Hasan's family has remained virtually silent since the days immediately following the shooting.

But now, Nader Hasan is coming forward to launch the Nawal Foundation, an organization named for his mother that he hopes can give voice to moderate Muslims, and be a force for greater action to oppose "any violence in the name of Islam," and to ensure a "patriotic commitment to the protection of America."

A new Pew Research Center poll released last week showed that nearly half of Muslim Americans do not believe Muslim leaders in the U.S. have done enough to speak out against Islamic extremists.

That sentiment, in part, is why Hasan's family has chosen to come forward to speak directly against violence and extremism, saying "the silence is deafening from the moderate voice."

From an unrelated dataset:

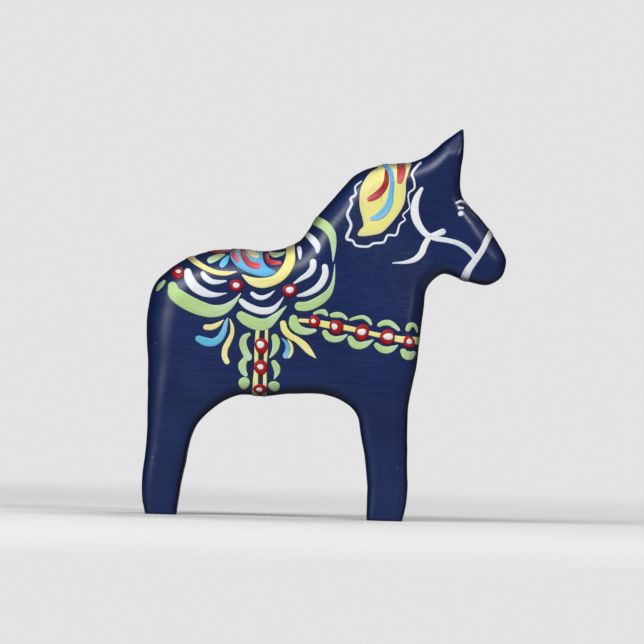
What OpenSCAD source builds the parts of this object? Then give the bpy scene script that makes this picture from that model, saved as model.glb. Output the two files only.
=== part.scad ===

"Our moderate voice needs to speak now," Hasan says. "No violence in the name of our religion ever."

'Perfect American Dream'

Nader Hasan said he and his cousin Nidal had a typical American upbringing in suburban Virginia, from birthday parties to playing sports to Santa at Christmas.

Nader and Nidal did not speak Arabic, and were not very religious growing up.

"Perfect American dream, growing up, being American, being a kid," Nader Hasan said.